A discussão da sexualidade no cinema paraibano – que até então era “assexuado” – começa com Esperando João (de Jomard Muniz) em 1981 e passa por Perequeté, de Bertrand Lira, no mesmo ano, mas só vai atingir uma abordagem mais ampla com Closes, de Pedro Nunes. Misto de documentário e ficção, Closes contribuiu, inquestionavelmente, para uma ampla discussão da homossexualidade num momento de forte conservadorismo.

Com o rótulo de “cinema gay”, fruto de um período histórico menos totalitário, surgiram filmes como: Acalanto Bestiale, Miserere Nobis e Segunda Estação de uma Via Dolorosa, de Lauro Nascimento. Outro filme que traz essa temática é Era vermelho seu batom, de Henrique Magalhães, uma ficção rodada em Baía da Traição, baseado na maneira do cineasta ver a homossexualidade. O “cinema gay” desse período quebrou padrões dos temas até então abordados no cinema paraibano.

Claro, esse cinema gerou controvérsias, mas sua importância foi reconhecida ainda naquele momento pela ousadia no contexto político e social em que surgiu, contribuindo de certa forma, para tornar o super-8 um cinema respeitado entre aqueles que, até então, duvidavam de sua seriedade. Perequeté, por exemplo, é o retrato de um artista, o ator e dançarino Francisco Marto, atualmente radicado em Nova York, que fala abertamente, pela primeira vez num filme paraibano, do preconceito sofrido por sua orientação sexual e sua inserção no mundo artístico.

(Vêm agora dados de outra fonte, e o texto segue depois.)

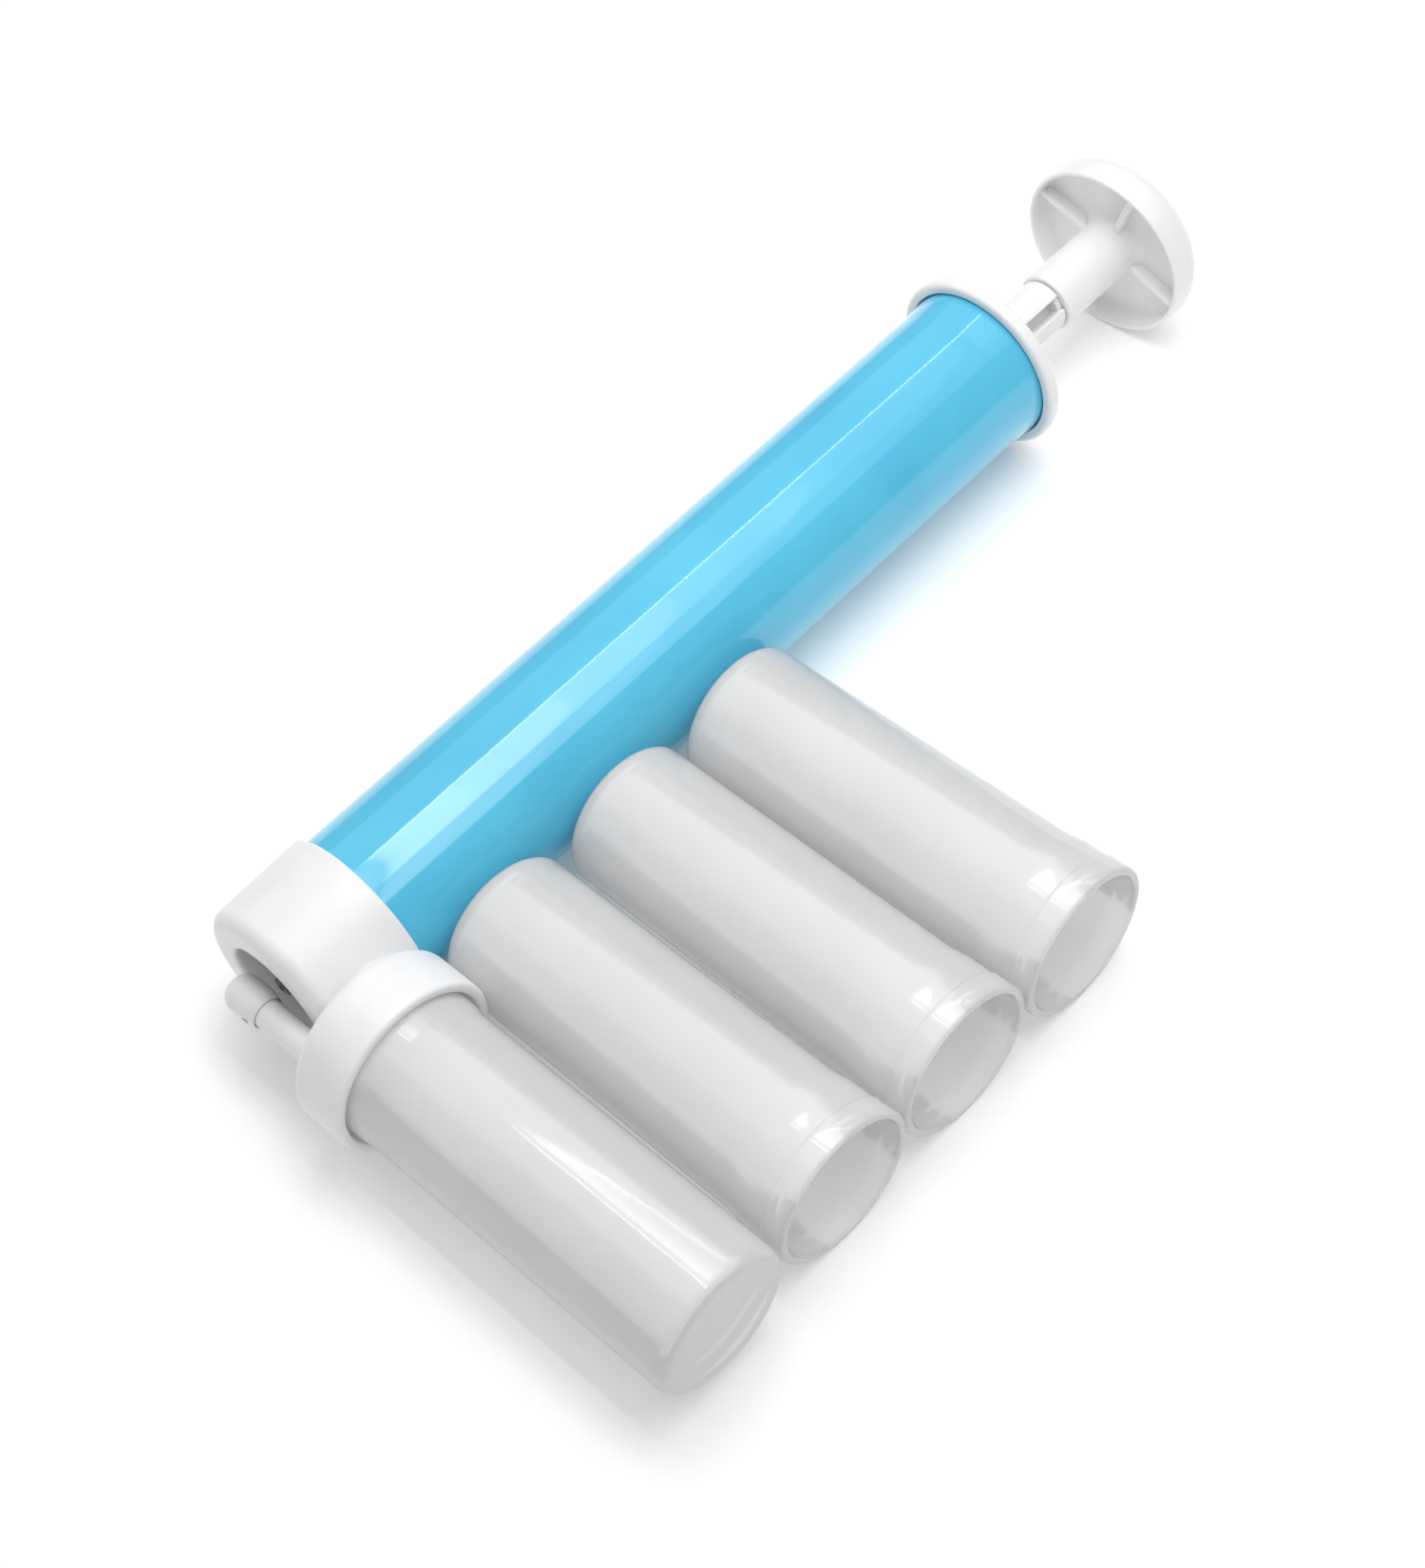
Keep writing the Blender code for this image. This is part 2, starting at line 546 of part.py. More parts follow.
def make_piston(plunger):
    body = BARREL_BORE - 1.3 * GAP
    turned("piston_front", [
        (PISTON_FRONT + GAP, SCREW_HOLE), (PISTON_FRONT + GAP, 12.6 * MM, 0.5 * MM),
        (SEAL_WEB_FRONT - GAP, 12.6 * MM), (SEAL_WEB_FRONT - GAP, SCREW_HOLE),
    ], WHITE_PLASTIC, plunger, sides=JAR_SIDES)
    turned("piston_seal", [
        (SEAL_WEB_FRONT, SCREW_HOLE),
        (SEAL_WEB_FRONT, 13.2 * MM),
        (SEAL_FRONT, 14.2 * MM),
        (SEAL_FRONT, BARREL_BORE - 0.25 * MM),
        (SEAL_REAR, body - 0.2 * MM),
        (SEAL_REAR, SCREW_HOLE),
    ], GREY_RUBBER, plunger, sides=JAR_SIDES)
    waist = 13.4 * MM
    turned("piston_rear", [
        (SEAL_REAR + GAP, SCREW_HOLE),
        (SEAL_REAR + GAP, body, 0.3 * MM),
        (SEAL_REAR + 2.6 * MM, body),
        (SEAL_REAR + 2.6 * MM, waist),
        (PISTON_REAR - 2.3 * MM, waist),
        (PISTON_REAR - 2.3 * MM, body),
        (PISTON_REAR, body, 0.3 * MM),
        (PISTON_REAR, SCREW_HOLE),
    ], WHITE_PLASTIC, plunger, sides=JAR_SIDES)
    head_radius = 4.2 * MM
    screw = turned("piston_screw", [
        (SCREW_FRONT, 0),
        (SCREW_FRONT, head_radius, 0.6 * MM),
        (PISTON_FRONT, head_radius),
        (PISTON_FRONT, SCREW_RADIUS),
        (ROD_FRONT + 6.5 * MM, SCREW_RADIUS, 0.5 * MM),
        (ROD_FRONT + 6.5 * MM, 0),
    ], STEEL, plunger, sides=SMALL_SIDES, closed=False)
    slot = finish_object("screw_slot_cutter", block_mesh(
        (SCREW_FRONT - 1 * MM, -0.5 * MM, -2 * head_radius),
        (SCREW_FRONT + 0.8 * MM, 0.5 * MM, 2 * head_radius)), plunger)
    combine(screw, slot, 'DIFFERENCE')


def main():
    clear_scene()
    table = make_empty("table_level", (HEAD_X, BARREL_Y, 0))
    pump = make_empty("pump_axis", (HEAD_X, BARREL_Y, AXIS_HEIGHT), (0, -RISE, 0))
    head = make_empty("jar_drop", (0, 0, 0), (JAR_DROP, 0, 0), pump)
    plunger = make_empty("plunger_axis", (0, 0, 0), (RIB_TURN, 0, 0), pump)
    make_barrel(pump)
    make_spray_head(head)
    make_air_nozzle(pump)
    make_outlet(head)
    make_jars(head, table)
    make_rear_cap(pump)
    make_plunger(plunger)
    make_piston(plunger)


main()
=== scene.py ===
"""Looks for the hand-pumped powder sprayer and its jars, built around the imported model.

Every piece is made in millimetres in the frame of the pump, the head or a jar, and is then
moved into the row frame in metres, so a piece's own coordinates are the row's at rest.
Numbers in the outlines are (position along X, radius, rounding), all in millimetres.
"""
import json
from math import asin, atan, cos, pi, radians, sin, tau

import bmesh
import bpy
from mathutils import Matrix, Vector


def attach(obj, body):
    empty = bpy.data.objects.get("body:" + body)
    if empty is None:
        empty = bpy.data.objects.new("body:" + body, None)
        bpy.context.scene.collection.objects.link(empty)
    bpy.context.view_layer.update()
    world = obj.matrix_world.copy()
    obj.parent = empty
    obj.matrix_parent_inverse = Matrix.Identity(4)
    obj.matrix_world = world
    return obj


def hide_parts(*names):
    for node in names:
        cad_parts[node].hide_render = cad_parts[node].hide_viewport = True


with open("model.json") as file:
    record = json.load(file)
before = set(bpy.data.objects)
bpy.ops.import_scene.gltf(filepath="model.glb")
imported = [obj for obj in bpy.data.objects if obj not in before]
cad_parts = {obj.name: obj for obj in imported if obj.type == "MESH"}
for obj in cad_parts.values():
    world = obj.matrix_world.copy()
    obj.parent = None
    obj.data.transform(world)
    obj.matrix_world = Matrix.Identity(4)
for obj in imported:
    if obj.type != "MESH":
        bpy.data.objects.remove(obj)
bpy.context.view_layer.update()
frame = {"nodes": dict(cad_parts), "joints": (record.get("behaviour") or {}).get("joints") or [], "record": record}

MM = 0.001
ROUND_SIDES = 144
SMALL_SIDES = 64
ARC_STEP = radians(9)
SHARP_ANGLE = radians(40)

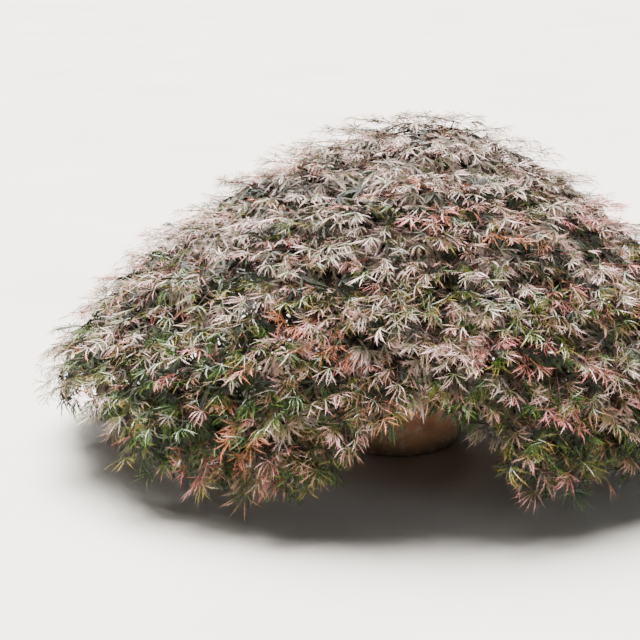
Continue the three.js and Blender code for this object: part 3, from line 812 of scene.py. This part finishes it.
shade = {
    "seed": 8, "growthSeed": 22, "tries": 20000, "spacing": 52, "closeTop": 0.1,
    "overHem": 32, "lowestSine": -0.2, "turn": 180, "turnShare": 0.4,
    "depths": [40, 66], "leafSize": 58, "fan": [-62, 0, 62], "fanStray": 20, "limbGap": 8,
    "petiole": 22, "petioleUp": 0.3, "petioleRadii": (0.8, 0.5),
    "leafDrop": 0.2, "skyShare": 0.4, "faceStray": 0.3, "sizeStray": (0.85, 0.3),
    "deepAfter": 48, "deepSize": 56,  # the simplest leaves stand in a second fan deeper in,
    "deepOverHem": 85,  # but not so near the hem, where they would show
}
limbPoints = np.concatenate([each["line"] for each in limbs])
limbRadii = np.concatenate([each["radii"] for each in limbs])


def nearLimb(point, gap):
    return (np.linalg.norm(limbPoints - point, axis=1) - limbRadii).min() < gap


def anyWay(random):
    return unit([random() - 0.5 for _ in range(3)])


def scatter(rule):
    random = seededRandom(rule["seed"])
    draws = np.array([random() for _ in range(3 * rule["tries"])]).reshape(-1, 3)
    sines = rule["lowestSine"] + (1 - rule["lowestSine"]) * draws[:, 1]
    points = surfacePoints(directionsTo(360 * draws[:, 0], sines))
    keep = points[:, 2] > hemHeights(points) + rule["overHem"]
    points, turns = points[keep], np.radians((2 * draws[keep, 2] - 1) * rule["turn"])
    chosen = []
    placed = np.full((len(points), 3), 1e9)
    for index, point in enumerate(points):
        taken = placed[:len(chosen)]
        spacing = rule["spacing"] * (1 - rule["closeTop"] * point[2] / crown["top"])
        if len(chosen) and np.min(np.sum((taken - point) ** 2, axis=1)) < spacing ** 2:
            continue
        placed[len(chosen)] = point
        chosen.append(index)
    points, turns = points[chosen], turns[chosen]
    out, down = surfaceFrames(points)
    return points, turns, out, down, ownersOf(points)


# Tones lie in drifts: pinkish grey above, olive, green and tan below, with flushed patches.
# The fall from pale tones above to dark ones below is partly the leaves' own colour and partly
# painted light: brighter where the light falls on top, darker beneath.
drifts = {  # what shifts each noise field, and the size of its patches
    "broad": (0, 170), "fine": (500, 70), "salmon": (37482, 120), "rose": (28617, 130),
}
flushFrom = {"salmon": 0.12, "rose": 0.14}  # how high the field is where such a patch starts
leastWeight = 0.01
innerTones = {"mauvePower": 3, "bronzeShare": 0.85, "bronzePower": 1.3}


def driftAt(name, point):
    shift, size = drifts[name]
    return noise.noise(Vector(point + shift) / size)


def heightOf(point):
    return min(1, max(0, point[2] / crown["top"]))


def toneOf(point, level, draw):
    height = heightOf(point)
    low = 1 - height
    drift = driftAt("broad", point) + 0.5 * driftAt("fine", point)
    rosy, warm = (max(0, driftAt(name, point) - flushFrom[name]) for name in ("rose", "salmon"))
    weights = {
        # Sprays sunk deeper, with a higher level, lean to darker tones: painted shade.
        "silver": 0.04 + 4.2 * height ** 2.5 - 0.5 * drift - 0.2 * level,
        "mauve": 1.9 * height - 0.16 + 0.6 * drift,
        "rose": 0.06 + 0.3 * height + 2.4 * rosy,
        "salmon": 0.02 + 0.08 * low ** 2 + (1.0 + 3.2 * height) * warm,
        "bronze": 0.3 + 0.6 * low + 0.1 * level,
        "olive": 0.06 + 0.7 * low + 0.15 * level - 0.3 * drift,
        "green": 0.02 + 1.0 * low ** 2 + 0.2 * level - 0.4 * drift,
    }
    weights = {tone: max(leastWeight, weight) for tone, weight in weights.items()}
    target = draw * sum(weights.values())
    for tone, weight in weights.items():
        target -= weight
        if target <= 0:
            return tone
    return tone


def innerToneOf(point, draw):
    # Inner leaves take the painted-shade tones. Higher up they are drawn paler, partly the leaves'
    # own colour and partly painted light from above.
    height = heightOf(point)
    if draw < height ** innerTones["mauvePower"]:
        return "shadeMauve"
    bronze = innerTones["bronzeShare"] * height ** innerTones["bronzePower"]
    return "shadeBronze" if draw < bronze else "shadeGreen"


def addLeaf(leaves, tone, hub, heading, face, size, random, shape):
    heading = unit(heading)
    face = unit(face - heading * np.dot(face, heading))
    lowest = hub[2] + size * min(0, heading[2]) - size * spray["hang"]
    if lowest < spray["floorGap"]:
        return
    variant = int(random() * shape["variants"])
    leaves.setdefault(tone, []).append((hub, heading, face, size, variant))


def dipOf(down):  # how far a spray's axis dips, in radians, on a surface that falls this way
    slope = math.asin(min(1, max(0, -down[2])))
    steep = max(0, slope - math.radians(spray["steepFrom"]))
    return math.radians(spray["flatDip"]) + spray["steepShare"] * steep


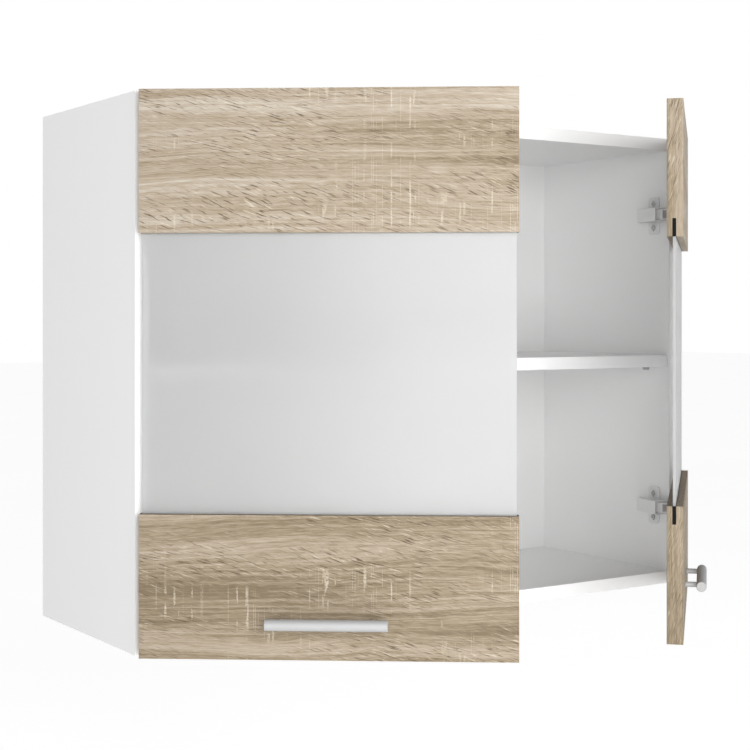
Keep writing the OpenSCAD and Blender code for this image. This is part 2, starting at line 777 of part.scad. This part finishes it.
short_link(false, 1);  // left_upper_short_link
short_link(false, -1);  // left_lower_short_link
short_link(true, 1);  // right_upper_short_link
short_link(true, -1);  // right_lower_short_link
door_board(false, false);  // left_door_upper_panel
door_board(false, true);  // left_door_lower_panel
glass(false);  // left_door_glass
gasket(false, false);  // left_door_upper_gasket
gasket(false, true);  // left_door_lower_gasket
hinge_cup(false, 1);  // left_upper_hinge_cup
hinge_cup(false, -1);  // left_lower_hinge_cup
cup_screws(false);  // left_cup_screws
cup_pins(false);  // left_cup_pins
handle_bar(false);  // left_handle_bar
handle_posts(false);  // left_handle_posts
handle_screws(false);  // left_handle_screws
door_board(true, false);  // right_door_upper_panel
door_board(true, true);  // right_door_lower_panel
glass(true);  // right_door_glass
gasket(true, false);  // right_door_upper_gasket
gasket(true, true);  // right_door_lower_gasket
hinge_cup(true, 1);  // right_upper_hinge_cup
hinge_cup(true, -1);  // right_lower_hinge_cup
cup_screws(true);  // right_cup_screws
cup_pins(true);  // right_cup_pins
handle_bar(true);  // right_handle_bar
handle_posts(true);  // right_handle_posts
handle_screws(true);  // right_handle_screws
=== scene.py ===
"""Looks of the hanging wall cabinet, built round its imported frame. Lengths are in metres."""

import json
import math

import bmesh
import bpy
from mathutils import Matrix, Vector


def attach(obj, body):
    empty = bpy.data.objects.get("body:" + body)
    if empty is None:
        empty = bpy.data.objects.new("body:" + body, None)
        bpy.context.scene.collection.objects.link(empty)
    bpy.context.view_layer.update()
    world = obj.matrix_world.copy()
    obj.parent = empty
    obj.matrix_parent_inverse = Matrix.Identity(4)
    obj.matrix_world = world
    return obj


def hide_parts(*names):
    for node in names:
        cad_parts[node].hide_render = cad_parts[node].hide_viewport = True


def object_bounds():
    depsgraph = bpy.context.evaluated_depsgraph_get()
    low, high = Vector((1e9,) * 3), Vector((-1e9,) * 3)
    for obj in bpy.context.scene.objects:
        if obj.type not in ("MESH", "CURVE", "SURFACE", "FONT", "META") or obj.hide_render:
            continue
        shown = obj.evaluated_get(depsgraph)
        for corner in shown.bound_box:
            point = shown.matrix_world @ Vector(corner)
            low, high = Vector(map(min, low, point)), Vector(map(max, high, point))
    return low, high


BOARD_EDGE = 0.0005        # rounding of a coated board's edges
OAK_EDGE = 0.0006
METAL_EDGE = 0.00025
FINE_EDGE = 0.00012        # rounding of small screws and of the gaskets
FLAT_WITHIN = 0.8          # degrees: facets that bend less than this are one flat face
SHARP_FROM = 40            # degrees: edges that bend more than this get rounded
FACING = 0.9               # how far a face's normal has to point along an axis to face that way

LOWER_BOARD_DARKER = 0.06  # how much darker in tone the boards below the glass are
END_DARKER = 0.03          # how much darker in tone the bands on a board's ends are
BAND_WAVE = 0.15           # how wavy the grain of the bands is, against 1 on the faces
PORE_SLANT = -17           # degrees between the pores and the grain
TO_END_BAND = 3.1          # steps through the noise from a face to its bands
TO_RIM_BAND = 5.3

CAMERA_AT = (-1.08339, -1.75210, 0.06055)
CAMERA_YAW = 34.3976       # degrees to the right of straight ahead; the camera is level
CAMERA_LENS = 72.943
CAMERA_SHIFT = (-0.02708, -0.07852)
FLOOR_BELOW = 0.65         # how far the floor lies under the cabinet
FLOOR_HALF = 30.0
FLOOR_GLOW = 0.65          # far out the floor glows until it is as pale as the background
GLOW_FROM, GLOW_FULL = 1.0, 1.6    # the distances between which the glow sets in
SKY_OVERHEAD = 0.3         # brightness overhead, against 1 at eye level
SKY_FULL, SKY_DIM = 0.22, 0.40     # sines of the heights between which the sky gets dimmer

# name, place, target, size and power of each soft light
LIGHTS = [
    ("far_panel", (-1.1, -3.6, 0.9), (0, -0.2, 0), 2.5, 24),
    ("near_panel", (-0.6, -1.9, 0.05), (0.2, -0.1, 0), 1.2, 25),
]


# ---- Node helpers --------------------------------------------------------------------------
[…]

Graças a essa ação da Cinelimite, esses filmes ressurgem na tela grande pelas mãos do estadunidense William Cardoso-Plotnick (Diretor executivo da Cinelimite) e uma equipe de entusiastas: Glênis Cardoso (IDFB/Cinelimite), Matheus Pestana (Cinelimite), Laura Batitucci (IDFB/Cinelimite/ABPA), Débora Butruce (ABPA), Nátalia de Castro Soares (ABPA), numa junção de forças  com entidades como o Núcleo de Documentação Cinematográfica da UFPB (NUDOC) e os cineastas Henrique Magalhães, Bertrand Lira e Pedro Nunes.